The next time Cop 663 comes back, Faye overhears her cousin talking to the cop about the girlfriend he orders food for. She's visibly distraught, and we get fantastic shots of Faye scrubbing a window, imbuing a simple chore with expressive pathos. The chores continue, but Faye has changed outfits. It's a new day, and when the manager asks Cop 663 what he plans on getting for his girlfriend, the cop admits that she left him. This piques Faye's interest. Both Faye and Cop 663 have a moment in the shop, lonely but framed in the same shot.

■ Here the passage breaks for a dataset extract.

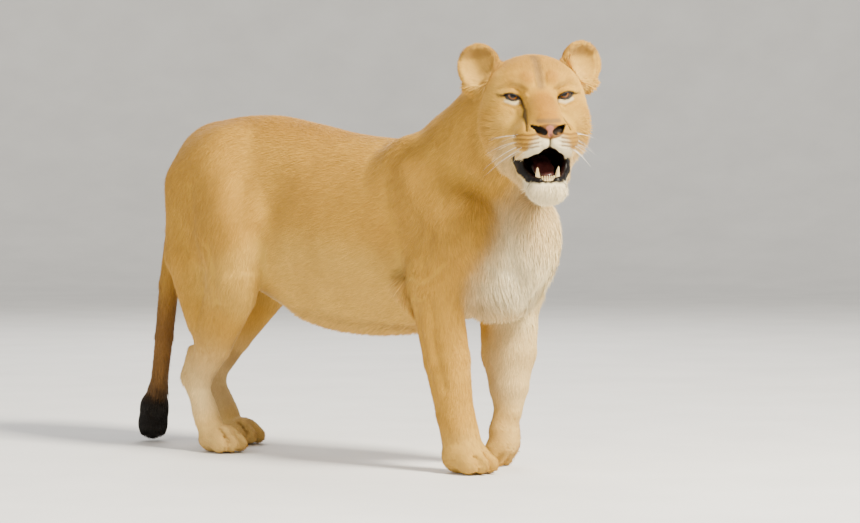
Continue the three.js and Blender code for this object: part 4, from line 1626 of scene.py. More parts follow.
class Undercoat:
    """How deep the skin lies under the animal's outline: the coat's depth, with muscles and folds."""

    reach = 3.0

    def __init__(self, pelt: Pelt) -> None:
        """Keeps the coat, and lays out the folds."""
        self.pelt = pelt
        self.folds = ((*self.side_folds(), *self.leg_folds(), *self.front_folds()), self.face_folds())

    def side_folds(self) -> tuple[Fold, ...]:
        """Shoulder blade, flank and thigh, on both sides.

        Returns:
            The folds.
        """
        made = []
        for view, back in ((View.RIGHT, 0), (View.LEFT, 60)):
            made += [
                fold(view, 28, 6, (-178, 660), (-208, 560), (-222, 470)),
                fold(view, 22, -4, (-225, 700), (-262, 640), (-318, 570)),
                fold(view, 24, 5, (-318, 670), (-352, 630), (-402, 560)),
                fold(view, 12, 3, (-345, 560), (-318, 480), (-330, 440)),
                fold(view, 30, 7, (278 + back, 650), (270 + back, 600), (240 + back, 540), (216 + back, 495)),
                fold(view, 50, 6, (170, 640), (190, 560)),
                fold(view, 50, -4, (360 + back, 690), (330 + back, 610)),
                fold(view, 16, 5, (440 + back, 650), (425 + back, 540), (385 + back, 450)),
                fold(view, 18, 3.5, (150, 455), (30, 395), (-110, 372)),
                fold(view, 60, -3, (130, 700), (0, 560), (-60, 470)),
            ]
        return tuple(made)

    def leg_folds(self) -> tuple[Fold, ...]:
        """Elbows, forearms, knees and hocks.

        Returns:
            The folds.
        """
        right, left = View.RIGHT, View.LEFT
        return (
            fold(right, 20, -7, (-232, 425), (-240, 415)),
            fold(right, 8, 3.5, (-228, 462), (-262, 446), (-300, 452)),
            fold(right, 9, 2.5, (-300, 436), (-340, 452), (-372, 486)),
            fold(right, 7, 2.5, (-240, 388), (-280, 404), (-322, 400)),
            fold(right, 9, 4.5, (-338, 400), (-335, 300), (-352, 200)),
            fold(right, 7, 4.5, (-288, 410), (-300, 270), (-326, 150)),
            fold(right, 14, -3.5, (-310, 350), (-318, 250)),
            fold(right, 20, -3, (-372, 118), (-378, 108)),
            fold(left, 20, -6, (-262, 430), (-270, 420)),
            fold(left, 8, 3, (-300, 380), (-318, 270), (-338, 180)),
            fold(right, 12, 5, (352, 510), (325, 430), (330, 380)),
            fold(right, 9, 4, (405, 400), (420, 320), (452, 240)),
            fold(right, 7, -3, (430, 300), (462, 235)),
            fold(right, 8, 3, (474, 176), (470, 110)),
            fold(left, 12, 4, (470, 500), (445, 430)),
            fold(left, 9, 4, (545, 400), (560, 300), (590, 220)),
            fold(left, 8, 3, (600, 170), (590, 110)),
        )

    def front_folds(self) -> tuple[Fold, ...]:
        """Chest and the roots of the forelegs.

        Returns:
            The folds.
        """
        front = View.FRONT
        return (
            fold(front, 16, 5, (0, 640), (4, 520), (2, 400)),
            fold(front, 17, 4.5, (-72, 620), (-58, 500), (-70, 410)),
            fold(front, 17, 4, (72, 620), (58, 500), (66, 410)),
            fold(front, 8, 3, (-64, 436), (-92, 440), (-116, 456)),
            fold(front, 8, 2.5, (-60, 470), (-84, 478), (-104, 496)),
            fold(front, 7, 3, (62, 430), (100, 448)),
        )

    def face_folds(self) -> tuple[Fold, ...]:
        """Lids, brow, tear lines and the pads of the upper lip.

        Returns:
            The folds.
        """
        face = View.FACE
        pads = tuple(
            fold(View.MUZZLE, 2.6, 1.3, (20, z), (42, z - 3), (62, z)) for z in WHISKER_ROWS)
        return (
            fold(face, 4.2, -2.8, (34, 2), (46, 11), (62, 14), (80, 7)),
            fold(face, 4.0, 1.8, (32, 15), (44, 25), (62, 29), (86, 18)),
            fold(face, 4.0, 1.8, (40, -18), (56, -27), (80, -18)),
            fold(face, 4.0, 3.0, (41, -6), (38, -28), (42, -52), (48, -74)),
            fold(face, 8.0, 1.8, (0, 26), (0, 80)),
            fold(face, 4.0, 1.6, (12, 24), (14, 52)),
            fold(face, 3.4, 4.0, (0, -88), (0, -120)),
            fold(face, 9.0, 3.0, (50, -40), (74, -70), (86, -110)),
            *pads,
        )

    def __call__(self, points: Array) -> Array:
        """Depth under the outline at each point.

        Args:
            points: places in millimetres, one a row.

        Returns:
            One depth a point.
        """
        depth = self.pelt.growth(points)[:, 3]
        for folds, places in zip(self.folds, (points, HEAD.inwards(points))):
            for one in folds:
                distance = np.maximum(one.where(places), 0)
                near = distance < self.reach * one.width
                depth[near] += one.depth * np.exp(-((distance[near] / one.width) ** 2))
        return depth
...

In voiceover, we learn that Cop 663 seduced his most recent ex, the one who just left him, on a flight. She was a stewardess and he was a passenger. We're given a sequence of them fooling around in his apartment as they play with a plastic toy plane. "What a Diff'rence a Day Makes" plays until we're back in the Midnight Express, where "California Dreamin'" takes over again. The stewardess comes in and leaves an envelope for Cop 663.

The manager, nosier than we might have expected, uses steam from a kettle to loosen the adhesive and inspect what's inside. He shakes his head at the letter and seems to be passing it around to his kitchen staff. Faye reads it herself, and then shakes a set of keys out of the envelope. She pins the envelope to a cork board. After the manager and all of the kitchen workers step out, Cop 663 soon walks in.

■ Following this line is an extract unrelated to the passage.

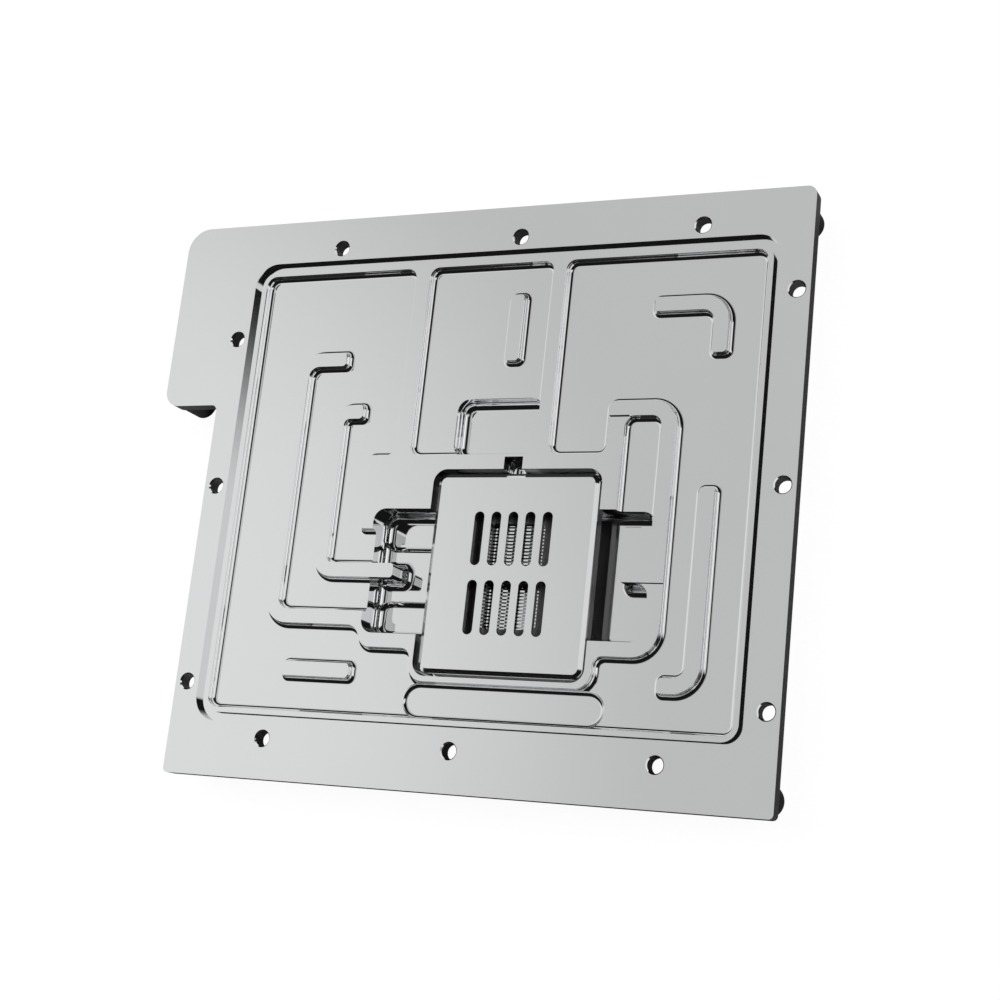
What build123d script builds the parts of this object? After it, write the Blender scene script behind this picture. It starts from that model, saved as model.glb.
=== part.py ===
from build123d import *
import os

# Cold plate of a graphics card's water block, with its jet plate, in millimetres.
# The origin is the centre of the face that touches the chip. +Z points out of the
# channel side, +Y to the long edge with the board's slot cover, +X away from the tab.

# Levels, measured down from the channel side's top face
face_height = 7.7
rim_thickness = 3.0
groove_depth = 1.25
chamber_depth = 1.7
port_depth = 2.2
bay_depth = 5.0
ledge_depth = 6.4
manifold_depth = 7.0
seat_depth = 4.3
relief_depth = 0.55
fin_height = 2.0

# Outline of the plate
plate_right = 53.9
plate_left = 69.5
plate_top = 73.4
plate_bottom = 41.4
tab_left = 82.5
tab_bottom = 34.0
tab_top_radius = 5.0
tab_bottom_radius = 3.3
tab_inner_radius = 1.2
plate_top_radius = 1.8
plate_bottom_radius = 0.9

# Chamber field, with the seal groove round it
field_left = 61.4
field_right = 45.7
field_top = 61.6
field_bottom = 28.0
field_radius = 2.2
seal_land = 1.0
groove_width = 1.8
groove_radius = 5.0

# Cutter sizes: the radius in plan, and the ball nose at the floor
chamber_corner = 2.0
chamber_nose = 1.0
manifold_corner = 2.5
manifold_nose = 1.6
land_corner = 0.7
overrun = 1.0

# Ribs, each on its own centre line
rib_width = 2.8
rib_bend = 3.6
outer_rib_x = -49.8
outer_rib_top = 43.0
outer_rib_bottom = -9.4
outer_rib_end = -40.2
hook_rib_x = -40.2
hook_rib_top = 31.9
hook_rib_end = -34.9
hook_rib_nose = -23.9
hook_bend = 2.6
spine_rib_x = -3.8
spine_rib_top = 55.0
spine_rib_bottom = 41.6
corner_rib_x = 37.6
corner_rib_y = 51.7
corner_rib_start = 24.5
corner_rib_end = 41.9
loop_rib_x = 29.3
loop_rib_top = 31.6
foot_rib_x = 37.5
foot_rib_top = 16.4
foot_rib_y = -19.7
foot_rib_end = 31.3
bar_rib_left = -45.5
bar_rib_right = -30.9

# Raised island round the jet plate, and the two walls that divide the chambers
island_shelf = 2.9
seat_wall = 1.0
island_left = -32.2
island_notch = 8.2
shoulder_wall = 2.7
island_sway_top = -30.3
island_sway_bottom = -29.1
island_waist_left = -18.2
island_waist_right = 18.7
sway_radius = 2.7
waist_share = 0.31
foot_share = 0.52
loop_corner = 1.2
mouth_depth = 3.4
divider_left_x = -25.0
divider_left_width = 3.1
divider_right_x = 4.5
divider_right_width = 2.6

# Recesses that go below the chamber floors
manifold_half = 12.2
manifold_left = 29.4
manifold_right = 27.8
tongue_end = 22.2
tongue_width = 2.6
tongue_corner = 0.6
ledge_half = 4.5
relief_end = -8.7
slot_left = 20.5
slot_top = 30.1
bay_left = -14.8
bay_top = 34.5
port_left = -19.5
port_right = 21.4
notch_left = -2.9
notch_right = 0.9
notch_reach = 2.4

# Seat and fins
seat_width = 34.7
seat_length = 40.0
seat_corner = 2.7
fin_length = 28.5
fin_pitch = 0.66
fin_gap = 0.33
fin_rows = 36

# Jet plate: a block with the jet window, under a thin slotted sheet
jet_clearance = 0.75
jet_inset = 0.3
jet_recess = 0.5
sheet_thickness = 1.1
sheet_bevel_width = 0.8
sheet_bevel_height = 0.5
plenum_width = 18.0
plenum_length = 26.0
plenum_floor = 1.0
plenum_corner = 1.5
window_width = 11.0
window_length = 20.2
window_corner = 1.0
jet_slot_width = 2.0
jet_slot_length = 10.4
jet_slot_pitch = 3.5
jet_slot_row_pitch = 13.2
jet_slot_columns = 5
jet_slot_rows = 2

# Cover screw holes in the rim
screw_radius = 1.5
screw_countersink = 0.22
top_row_y = 67.0
top_row_x = (-44.6, -4.6, 32.6)
bottom_row_y = -33.6
bottom_row_x = (-47.8, -7.8, 32.2)
left_row_x = -66.8
left_row_y = (48.2, 16.8, -23.3)
right_row_x = 51.4
right_row_y = (53.4, 16.8, -23.3)

# Chip side: contact pads and the blind holes for the bracket
block_left = -31.4
block_right = 31.2
block_wall = 1.4
block_height = 0.1
block_corner = 2.0
pad_corner = 0.8
die_pad_size = 25.0
memory_height = -0.7
memory_left_x = -23.4
memory_right_x = 22.4
memory_width = 13.0
memory_length = 26.0
memory_bay_x = -5.8
memory_bay_y = 29.4
memory_bay_width = 21.0
memory_bay_length = 14.0
power_height = 0.3
power_width = 8.0
power_left_x = -55.0
power_right_x = 41.5
power_length = 74.0
power_y = 17.0
bracket_spacing_x = 54.0
bracket_spacing_y = 35.0
bracket_radius = 1.05
bracket_depth = 4.0

# Standoffs pressed into the rim
standoff_radius = 3.0
standoff_drop = 2.3
standoff_bore_radius = 1.25
standoff_bore_depth = 5.5
shank_radius = 2.1
shank_length = 1.5
shank_clearance = 0.02
shank_relief = 0.3
standoff_chamfer = 0.3
standoff_places = (
    (-79.3, 37.3),
    (-79.3, 68.0),
    (-24.6, 69.6),
    (50.0, 69.6),
    (50.0, -37.6),
    (12.2, -37.6),
    (-27.8, -37.6),
    (-65.6, -37.6),
)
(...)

Now, Faye and Cop 663 have their first moment alone, with "California Dreamin'" again blaring on the stereo. Faye starts to tell the cop about the woman who came for him last night, but he makes her turn the stereo down. Not only is it their first time alone, but their first moment in quiet. Faye hands him the letter, but he refuses to take it. Time slows down as Cop 663 drinks his coffee.

As he's about to leave, he puts money on the counter and Faye reminds him to take his letter. He refuses to, but he doesn't know that he's also forsaken a set of keys to his home. Faye tacks it back to the cork board. A different officer walks in the next day and says that Officer 663 is on leave since he got hurt by a pin. Faye glances at the tack on the board holding up the letter.

Analysis

The second half of this film begins in a markedly different way than the first half. Whereas our first story, about Cop 223 and the woman with the blonde wig, is action-packed and comical from the get go, the beginning of this part of the film could best be described as a slow burn. Wong Kar-wai keeps us in the Midnight Express for almost the entirety of this segment, only showing us the outside world via a few shots of the streets from the doorway of the business, and a very short fashback sequence when Cop 663 was seducing the stewardess.

We get the sense that the same scene keeps playing over and over and over again. Cop 663 continues ordering food, Faye continues doing chores, "California Dreamin'" plays the enwholeire time. Really the only way to track the progression of time in this segment is by paying attention to Faye's dress, and the slightly different conversation points each time. This is one way Wong explores a key theme: time. He chooses to depict it as cyclic in this segment, with so many elements repeating from scene to scene to scene. It even feels like a stretch to call these different scenes, given how identical they are to each other.

Contrast this with the first half of the film when time is linear, and events move lightning fast. That part of the film feels like a hazy dream, as we jump abruptly through scenes of often-disconnected action. But here it feels more like Wong Kar-wai is tracing the way that memory works, with the tendency to use just a few details to differentiate otherwise similar encounters from one another. The editing is much more coherent this time around, and his showy techniques like choppy slow motion or filming through a dirty window are only employed to channel his characters' melancholy moments.

Thorsten Botz-Bornstein, in his book Films and Dreams, describes how Wong uses short spurts of violence to allow "real life" to penetrate the otherwise-dreamy aura of his films. But, as Botz-Bonstein keenly notes, that gangster violence isn't real at all—it's stylized fiction. In this segment of the film, though, Wong depicts a much more mundane version of real life, perhaps made all realer by the way that our days seem to just repeat themselves as we go through the drudgery of our jobs and encounters with strangers. The things that we remember, though, are those little details, like what a crush was wearing on the day we finally had a meaningful conversation with them.